<<<<
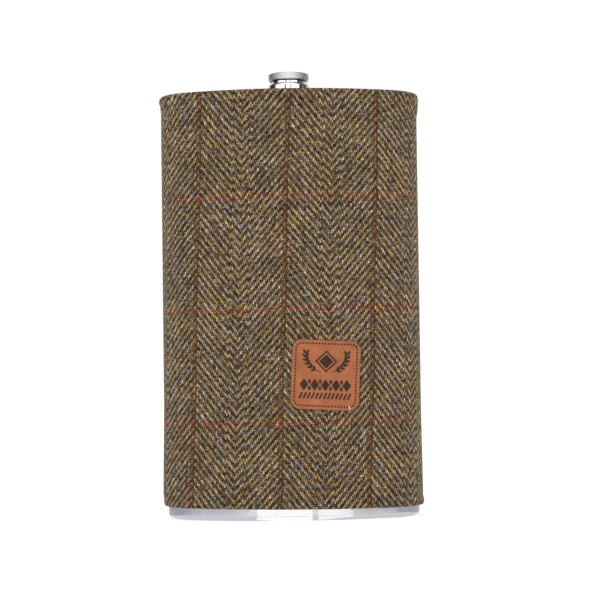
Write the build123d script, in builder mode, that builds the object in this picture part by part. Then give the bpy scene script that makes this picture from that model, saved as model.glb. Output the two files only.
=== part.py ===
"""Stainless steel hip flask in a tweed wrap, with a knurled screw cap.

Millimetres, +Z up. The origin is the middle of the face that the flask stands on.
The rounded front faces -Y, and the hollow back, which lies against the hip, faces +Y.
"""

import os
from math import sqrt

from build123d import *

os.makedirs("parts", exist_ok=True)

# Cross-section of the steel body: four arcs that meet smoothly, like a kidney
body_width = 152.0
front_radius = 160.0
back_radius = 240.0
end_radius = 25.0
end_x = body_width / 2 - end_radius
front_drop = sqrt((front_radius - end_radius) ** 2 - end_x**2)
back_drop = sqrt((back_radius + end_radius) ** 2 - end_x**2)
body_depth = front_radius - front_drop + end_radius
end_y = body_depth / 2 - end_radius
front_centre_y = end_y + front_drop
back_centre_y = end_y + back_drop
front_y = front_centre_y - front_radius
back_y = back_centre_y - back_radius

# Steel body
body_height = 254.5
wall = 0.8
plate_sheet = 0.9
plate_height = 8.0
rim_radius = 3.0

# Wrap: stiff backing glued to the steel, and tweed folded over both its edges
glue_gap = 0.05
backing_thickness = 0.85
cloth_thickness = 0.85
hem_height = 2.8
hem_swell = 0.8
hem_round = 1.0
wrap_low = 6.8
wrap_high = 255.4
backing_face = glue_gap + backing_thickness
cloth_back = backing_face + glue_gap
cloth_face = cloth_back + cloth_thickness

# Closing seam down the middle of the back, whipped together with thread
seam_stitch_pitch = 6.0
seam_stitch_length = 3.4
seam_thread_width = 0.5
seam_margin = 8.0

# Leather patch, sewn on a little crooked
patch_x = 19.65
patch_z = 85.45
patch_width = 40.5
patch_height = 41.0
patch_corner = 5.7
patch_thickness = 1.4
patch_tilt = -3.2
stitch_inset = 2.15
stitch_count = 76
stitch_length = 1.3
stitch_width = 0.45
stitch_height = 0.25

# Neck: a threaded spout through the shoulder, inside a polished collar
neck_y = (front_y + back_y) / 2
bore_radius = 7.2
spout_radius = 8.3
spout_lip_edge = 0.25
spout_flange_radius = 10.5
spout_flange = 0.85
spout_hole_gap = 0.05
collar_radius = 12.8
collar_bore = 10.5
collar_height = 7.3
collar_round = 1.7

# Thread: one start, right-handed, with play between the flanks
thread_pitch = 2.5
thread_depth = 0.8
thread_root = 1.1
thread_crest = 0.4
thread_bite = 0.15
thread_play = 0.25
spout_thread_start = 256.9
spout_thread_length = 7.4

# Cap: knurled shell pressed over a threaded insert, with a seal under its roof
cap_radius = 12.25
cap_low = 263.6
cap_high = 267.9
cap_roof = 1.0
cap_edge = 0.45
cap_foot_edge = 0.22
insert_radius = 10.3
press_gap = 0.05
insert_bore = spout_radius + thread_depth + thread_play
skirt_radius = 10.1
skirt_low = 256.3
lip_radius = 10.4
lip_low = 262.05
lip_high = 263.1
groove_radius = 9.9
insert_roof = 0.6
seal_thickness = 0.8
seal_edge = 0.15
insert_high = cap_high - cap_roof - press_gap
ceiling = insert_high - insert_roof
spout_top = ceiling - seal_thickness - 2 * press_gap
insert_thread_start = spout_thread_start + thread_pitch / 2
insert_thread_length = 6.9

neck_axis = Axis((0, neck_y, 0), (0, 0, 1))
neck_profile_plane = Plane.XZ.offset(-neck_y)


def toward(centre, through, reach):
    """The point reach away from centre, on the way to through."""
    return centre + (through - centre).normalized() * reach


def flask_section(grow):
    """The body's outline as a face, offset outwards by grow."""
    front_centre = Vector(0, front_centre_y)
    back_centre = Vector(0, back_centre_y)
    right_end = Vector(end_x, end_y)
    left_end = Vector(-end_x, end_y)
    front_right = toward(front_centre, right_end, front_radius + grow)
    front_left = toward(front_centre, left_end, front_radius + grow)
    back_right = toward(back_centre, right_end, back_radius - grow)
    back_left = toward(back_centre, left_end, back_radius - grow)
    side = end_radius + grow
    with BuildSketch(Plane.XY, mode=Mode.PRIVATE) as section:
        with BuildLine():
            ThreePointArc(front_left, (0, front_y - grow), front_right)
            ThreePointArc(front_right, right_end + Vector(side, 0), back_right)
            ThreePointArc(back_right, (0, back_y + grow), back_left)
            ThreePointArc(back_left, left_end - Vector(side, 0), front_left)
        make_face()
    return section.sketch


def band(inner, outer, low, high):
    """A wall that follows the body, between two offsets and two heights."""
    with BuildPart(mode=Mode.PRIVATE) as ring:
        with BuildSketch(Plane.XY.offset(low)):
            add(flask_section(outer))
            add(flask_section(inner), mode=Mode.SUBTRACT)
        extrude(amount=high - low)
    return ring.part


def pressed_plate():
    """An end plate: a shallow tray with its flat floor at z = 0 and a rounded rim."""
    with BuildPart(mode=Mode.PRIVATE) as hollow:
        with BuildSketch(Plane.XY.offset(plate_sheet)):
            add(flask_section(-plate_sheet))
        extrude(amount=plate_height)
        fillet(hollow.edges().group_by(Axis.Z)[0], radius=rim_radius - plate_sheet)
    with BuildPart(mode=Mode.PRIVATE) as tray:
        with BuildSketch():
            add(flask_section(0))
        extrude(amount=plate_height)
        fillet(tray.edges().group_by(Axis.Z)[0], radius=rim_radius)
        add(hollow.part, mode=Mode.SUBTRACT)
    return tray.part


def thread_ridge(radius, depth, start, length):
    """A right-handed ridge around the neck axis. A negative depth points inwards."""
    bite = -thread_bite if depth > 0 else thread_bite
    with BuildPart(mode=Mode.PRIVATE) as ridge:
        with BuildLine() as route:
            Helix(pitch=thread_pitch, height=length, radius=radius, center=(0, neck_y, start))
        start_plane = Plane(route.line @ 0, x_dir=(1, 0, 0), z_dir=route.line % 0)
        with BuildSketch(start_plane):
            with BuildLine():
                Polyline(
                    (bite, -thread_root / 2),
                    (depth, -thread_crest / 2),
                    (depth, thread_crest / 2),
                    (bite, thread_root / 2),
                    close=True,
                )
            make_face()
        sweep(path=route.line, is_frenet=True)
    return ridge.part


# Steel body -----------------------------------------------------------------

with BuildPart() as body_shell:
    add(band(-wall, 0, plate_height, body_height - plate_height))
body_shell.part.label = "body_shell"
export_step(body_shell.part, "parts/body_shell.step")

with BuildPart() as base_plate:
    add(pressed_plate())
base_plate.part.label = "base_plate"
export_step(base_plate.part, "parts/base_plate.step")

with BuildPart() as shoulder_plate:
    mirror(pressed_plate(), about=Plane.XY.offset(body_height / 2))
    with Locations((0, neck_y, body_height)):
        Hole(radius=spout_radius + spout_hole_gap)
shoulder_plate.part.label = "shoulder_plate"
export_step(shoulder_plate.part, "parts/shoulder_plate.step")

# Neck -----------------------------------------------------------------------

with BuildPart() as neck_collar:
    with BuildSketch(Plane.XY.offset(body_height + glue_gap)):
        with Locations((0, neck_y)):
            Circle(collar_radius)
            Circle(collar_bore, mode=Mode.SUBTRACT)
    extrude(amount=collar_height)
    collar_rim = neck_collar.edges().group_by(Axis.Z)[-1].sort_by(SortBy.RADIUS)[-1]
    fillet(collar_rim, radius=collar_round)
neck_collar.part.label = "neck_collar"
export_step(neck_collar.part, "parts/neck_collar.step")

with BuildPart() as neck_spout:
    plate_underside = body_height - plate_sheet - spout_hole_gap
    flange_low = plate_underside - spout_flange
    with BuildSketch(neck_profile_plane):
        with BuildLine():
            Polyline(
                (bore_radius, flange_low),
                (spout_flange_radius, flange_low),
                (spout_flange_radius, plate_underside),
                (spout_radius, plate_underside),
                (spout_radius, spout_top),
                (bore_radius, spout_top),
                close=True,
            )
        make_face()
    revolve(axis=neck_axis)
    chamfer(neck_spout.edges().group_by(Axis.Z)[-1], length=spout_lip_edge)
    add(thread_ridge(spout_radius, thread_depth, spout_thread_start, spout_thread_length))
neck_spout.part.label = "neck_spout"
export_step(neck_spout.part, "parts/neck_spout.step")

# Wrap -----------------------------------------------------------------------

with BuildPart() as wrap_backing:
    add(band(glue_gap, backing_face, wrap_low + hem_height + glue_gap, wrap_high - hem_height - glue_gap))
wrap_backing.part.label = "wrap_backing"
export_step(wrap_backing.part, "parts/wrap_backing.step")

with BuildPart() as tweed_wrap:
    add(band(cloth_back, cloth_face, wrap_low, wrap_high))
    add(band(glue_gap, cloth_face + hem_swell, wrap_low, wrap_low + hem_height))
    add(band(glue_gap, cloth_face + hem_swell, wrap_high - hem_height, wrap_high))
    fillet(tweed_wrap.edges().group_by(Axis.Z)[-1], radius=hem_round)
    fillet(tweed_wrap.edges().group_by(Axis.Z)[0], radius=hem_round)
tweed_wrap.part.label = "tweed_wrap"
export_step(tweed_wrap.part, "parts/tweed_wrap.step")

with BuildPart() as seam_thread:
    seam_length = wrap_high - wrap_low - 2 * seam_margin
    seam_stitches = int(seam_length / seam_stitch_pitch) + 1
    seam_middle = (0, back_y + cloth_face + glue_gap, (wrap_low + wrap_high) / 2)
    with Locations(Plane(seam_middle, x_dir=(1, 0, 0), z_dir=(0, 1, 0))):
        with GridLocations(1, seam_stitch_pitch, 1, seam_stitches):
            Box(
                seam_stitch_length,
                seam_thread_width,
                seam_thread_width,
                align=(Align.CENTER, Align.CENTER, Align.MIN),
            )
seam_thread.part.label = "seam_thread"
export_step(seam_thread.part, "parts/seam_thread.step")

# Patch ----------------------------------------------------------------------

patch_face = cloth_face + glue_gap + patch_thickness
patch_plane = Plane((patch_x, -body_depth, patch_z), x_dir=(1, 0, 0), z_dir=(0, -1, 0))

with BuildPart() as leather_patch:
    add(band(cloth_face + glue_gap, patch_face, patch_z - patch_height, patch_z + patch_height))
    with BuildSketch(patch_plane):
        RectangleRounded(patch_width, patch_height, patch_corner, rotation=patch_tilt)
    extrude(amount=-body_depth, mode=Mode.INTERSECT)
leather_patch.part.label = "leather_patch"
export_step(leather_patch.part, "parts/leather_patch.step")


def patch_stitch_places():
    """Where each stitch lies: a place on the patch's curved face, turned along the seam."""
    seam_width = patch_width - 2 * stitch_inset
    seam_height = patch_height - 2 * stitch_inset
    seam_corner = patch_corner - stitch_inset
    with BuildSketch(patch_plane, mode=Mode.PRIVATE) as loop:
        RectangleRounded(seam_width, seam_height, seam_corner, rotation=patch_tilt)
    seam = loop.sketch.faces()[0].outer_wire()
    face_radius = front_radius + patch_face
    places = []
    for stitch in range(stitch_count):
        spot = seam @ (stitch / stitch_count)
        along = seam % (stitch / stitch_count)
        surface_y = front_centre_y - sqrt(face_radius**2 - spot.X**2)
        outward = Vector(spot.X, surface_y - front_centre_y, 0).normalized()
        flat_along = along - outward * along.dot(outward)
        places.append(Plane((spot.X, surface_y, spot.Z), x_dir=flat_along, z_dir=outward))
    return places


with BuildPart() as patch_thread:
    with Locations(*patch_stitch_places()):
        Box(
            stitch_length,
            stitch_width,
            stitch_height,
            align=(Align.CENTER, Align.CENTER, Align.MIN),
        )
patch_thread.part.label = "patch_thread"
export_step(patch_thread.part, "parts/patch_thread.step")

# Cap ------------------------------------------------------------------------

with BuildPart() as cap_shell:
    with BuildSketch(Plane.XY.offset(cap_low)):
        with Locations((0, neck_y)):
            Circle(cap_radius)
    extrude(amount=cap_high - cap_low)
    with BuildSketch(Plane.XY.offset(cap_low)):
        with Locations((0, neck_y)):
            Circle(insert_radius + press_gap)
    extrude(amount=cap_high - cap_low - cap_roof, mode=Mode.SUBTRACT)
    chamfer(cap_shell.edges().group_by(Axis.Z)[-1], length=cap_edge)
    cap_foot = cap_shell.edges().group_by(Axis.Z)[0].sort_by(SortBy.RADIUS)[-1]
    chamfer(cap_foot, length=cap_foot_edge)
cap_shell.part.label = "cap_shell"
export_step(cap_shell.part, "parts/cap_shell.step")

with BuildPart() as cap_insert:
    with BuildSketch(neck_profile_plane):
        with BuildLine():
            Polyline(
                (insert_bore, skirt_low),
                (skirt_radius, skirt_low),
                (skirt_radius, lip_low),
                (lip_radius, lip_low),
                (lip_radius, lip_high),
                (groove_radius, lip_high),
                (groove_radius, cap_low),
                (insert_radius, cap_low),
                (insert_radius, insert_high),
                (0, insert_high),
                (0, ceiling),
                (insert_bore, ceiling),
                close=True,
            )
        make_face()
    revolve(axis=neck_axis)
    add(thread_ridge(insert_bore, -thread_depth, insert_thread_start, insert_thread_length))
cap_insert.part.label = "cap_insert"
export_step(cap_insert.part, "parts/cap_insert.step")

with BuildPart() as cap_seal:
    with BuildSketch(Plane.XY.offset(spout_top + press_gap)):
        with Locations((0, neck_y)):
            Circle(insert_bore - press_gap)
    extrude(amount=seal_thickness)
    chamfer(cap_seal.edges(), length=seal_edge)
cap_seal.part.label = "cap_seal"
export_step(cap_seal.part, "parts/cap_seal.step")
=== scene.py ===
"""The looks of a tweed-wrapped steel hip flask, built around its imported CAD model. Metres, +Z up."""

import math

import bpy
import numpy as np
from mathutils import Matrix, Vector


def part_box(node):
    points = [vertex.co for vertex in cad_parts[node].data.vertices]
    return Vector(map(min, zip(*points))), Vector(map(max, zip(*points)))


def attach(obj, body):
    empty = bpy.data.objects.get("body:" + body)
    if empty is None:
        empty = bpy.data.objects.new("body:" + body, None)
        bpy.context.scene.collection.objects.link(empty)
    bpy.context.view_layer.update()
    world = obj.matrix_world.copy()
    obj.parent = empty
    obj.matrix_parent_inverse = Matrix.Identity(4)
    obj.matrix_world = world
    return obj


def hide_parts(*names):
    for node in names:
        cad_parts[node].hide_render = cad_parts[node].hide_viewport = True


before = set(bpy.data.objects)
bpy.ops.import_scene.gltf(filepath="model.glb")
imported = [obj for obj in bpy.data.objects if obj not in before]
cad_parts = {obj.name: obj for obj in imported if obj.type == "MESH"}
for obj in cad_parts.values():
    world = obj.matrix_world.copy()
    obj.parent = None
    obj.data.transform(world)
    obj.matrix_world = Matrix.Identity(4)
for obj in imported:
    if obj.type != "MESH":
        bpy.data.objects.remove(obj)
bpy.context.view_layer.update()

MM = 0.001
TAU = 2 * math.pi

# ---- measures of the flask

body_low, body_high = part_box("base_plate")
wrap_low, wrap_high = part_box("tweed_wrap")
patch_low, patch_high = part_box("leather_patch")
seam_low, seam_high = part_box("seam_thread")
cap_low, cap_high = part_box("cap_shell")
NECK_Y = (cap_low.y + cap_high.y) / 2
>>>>
<<<<
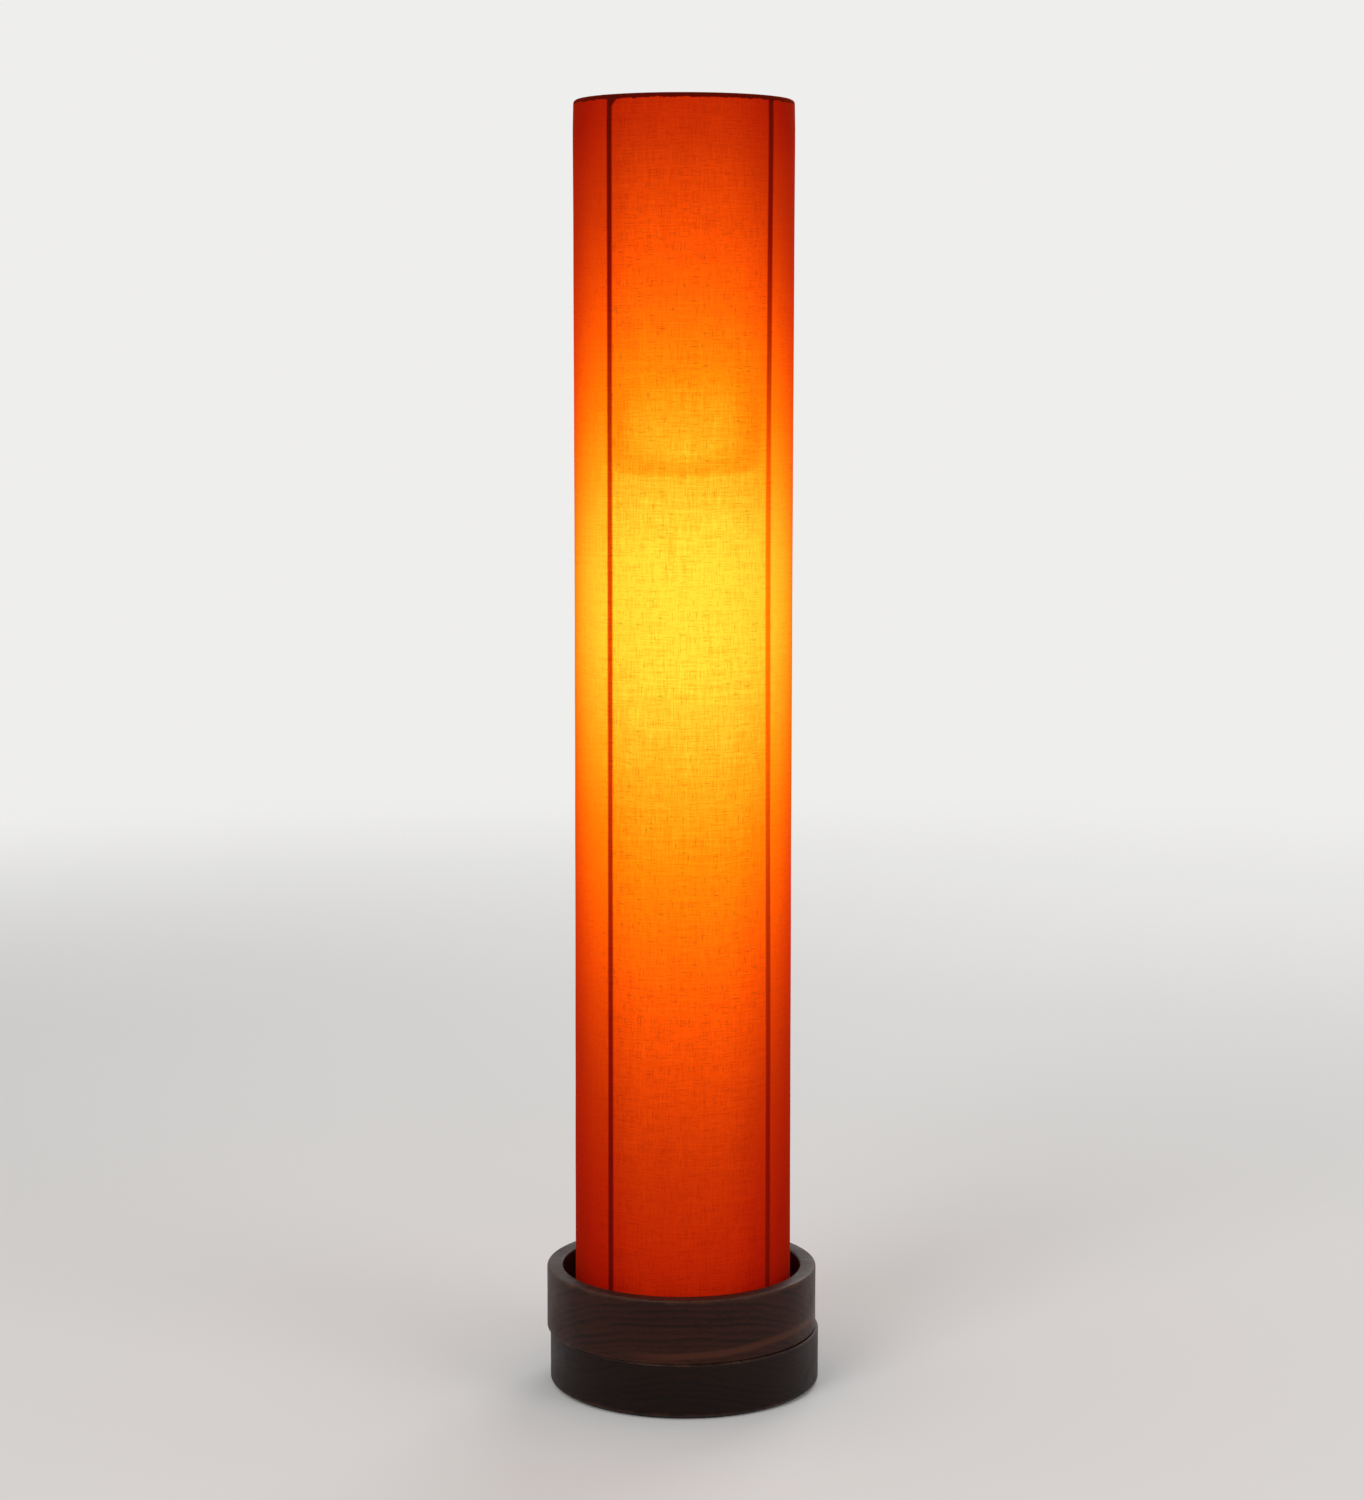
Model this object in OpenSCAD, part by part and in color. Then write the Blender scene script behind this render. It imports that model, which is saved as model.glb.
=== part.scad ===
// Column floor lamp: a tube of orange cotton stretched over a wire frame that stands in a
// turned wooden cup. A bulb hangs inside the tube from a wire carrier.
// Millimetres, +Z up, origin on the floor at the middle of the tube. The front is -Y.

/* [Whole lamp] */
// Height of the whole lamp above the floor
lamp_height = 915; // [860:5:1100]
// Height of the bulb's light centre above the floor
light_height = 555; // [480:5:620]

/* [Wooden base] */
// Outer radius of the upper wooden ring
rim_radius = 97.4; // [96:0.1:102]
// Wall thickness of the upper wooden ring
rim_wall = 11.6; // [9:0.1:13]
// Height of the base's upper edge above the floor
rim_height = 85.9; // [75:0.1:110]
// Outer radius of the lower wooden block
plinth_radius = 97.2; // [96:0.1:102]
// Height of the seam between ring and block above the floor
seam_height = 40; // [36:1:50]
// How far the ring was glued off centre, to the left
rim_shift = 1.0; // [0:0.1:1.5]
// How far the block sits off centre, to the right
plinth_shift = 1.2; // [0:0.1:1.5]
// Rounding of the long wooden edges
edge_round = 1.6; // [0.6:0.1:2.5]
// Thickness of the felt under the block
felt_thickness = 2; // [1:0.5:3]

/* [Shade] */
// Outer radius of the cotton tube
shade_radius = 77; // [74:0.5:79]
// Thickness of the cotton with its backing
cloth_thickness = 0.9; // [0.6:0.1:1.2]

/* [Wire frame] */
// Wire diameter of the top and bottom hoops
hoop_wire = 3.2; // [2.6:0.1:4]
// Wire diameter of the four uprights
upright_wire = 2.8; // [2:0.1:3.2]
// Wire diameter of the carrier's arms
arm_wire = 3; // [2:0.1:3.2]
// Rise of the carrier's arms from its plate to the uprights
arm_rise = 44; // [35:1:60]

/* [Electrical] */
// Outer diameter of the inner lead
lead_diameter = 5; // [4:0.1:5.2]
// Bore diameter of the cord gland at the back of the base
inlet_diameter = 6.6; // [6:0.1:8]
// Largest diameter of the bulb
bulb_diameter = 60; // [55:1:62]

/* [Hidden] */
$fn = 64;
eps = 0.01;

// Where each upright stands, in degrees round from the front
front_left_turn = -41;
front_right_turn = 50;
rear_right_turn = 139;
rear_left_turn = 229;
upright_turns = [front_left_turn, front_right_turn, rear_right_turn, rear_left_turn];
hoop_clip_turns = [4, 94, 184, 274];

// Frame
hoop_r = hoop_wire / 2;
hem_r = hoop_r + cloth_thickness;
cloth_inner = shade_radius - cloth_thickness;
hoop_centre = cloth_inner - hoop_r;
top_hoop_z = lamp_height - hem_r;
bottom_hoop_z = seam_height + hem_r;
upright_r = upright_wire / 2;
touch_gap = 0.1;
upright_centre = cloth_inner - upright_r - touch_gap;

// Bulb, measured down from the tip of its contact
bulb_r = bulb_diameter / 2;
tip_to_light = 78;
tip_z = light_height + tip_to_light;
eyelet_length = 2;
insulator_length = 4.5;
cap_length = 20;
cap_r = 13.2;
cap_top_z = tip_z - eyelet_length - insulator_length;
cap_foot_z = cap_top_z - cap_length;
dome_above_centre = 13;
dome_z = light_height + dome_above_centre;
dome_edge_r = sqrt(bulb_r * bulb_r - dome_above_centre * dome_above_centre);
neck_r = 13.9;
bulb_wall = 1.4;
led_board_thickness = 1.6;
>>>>
EXERCISE INSTRUCTIONS
Using the entries above, repeat only the lines from the one containing "extrude(amount=seal_thickness)" through the one containing "TAU = 2 * math.pi", end lines included.

TASK RESPONSE
    extrude(amount=seal_thickness)
    chamfer(cap_seal.edges(), length=seal_edge)
cap_seal.part.label = "cap_seal"
export_step(cap_seal.part, "parts/cap_seal.step")
=== scene.py ===
"""The looks of a tweed-wrapped steel hip flask, built around its imported CAD model. Metres, +Z up."""

import math

import bpy
import numpy as np
from mathutils import Matrix, Vector


def part_box(node):
    points = [vertex.co for vertex in cad_parts[node].data.vertices]
    return Vector(map(min, zip(*points))), Vector(map(max, zip(*points)))


def attach(obj, body):
    empty = bpy.data.objects.get("body:" + body)
    if empty is None:
        empty = bpy.data.objects.new("body:" + body, None)
        bpy.context.scene.collection.objects.link(empty)
    bpy.context.view_layer.update()
    world = obj.matrix_world.copy()
    obj.parent = empty
    obj.matrix_parent_inverse = Matrix.Identity(4)
    obj.matrix_world = world
    return obj


def hide_parts(*names):
    for node in names:
        cad_parts[node].hide_render = cad_parts[node].hide_viewport = True


before = set(bpy.data.objects)
bpy.ops.import_scene.gltf(filepath="model.glb")
imported = [obj for obj in bpy.data.objects if obj not in before]
cad_parts = {obj.name: obj for obj in imported if obj.type == "MESH"}
for obj in cad_parts.values():
    world = obj.matrix_world.copy()
    obj.parent = None
    obj.data.transform(world)
    obj.matrix_world = Matrix.Identity(4)
for obj in imported:
    if obj.type != "MESH":
        bpy.data.objects.remove(obj)
bpy.context.view_layer.update()

MM = 0.001
TAU = 2 * math.pi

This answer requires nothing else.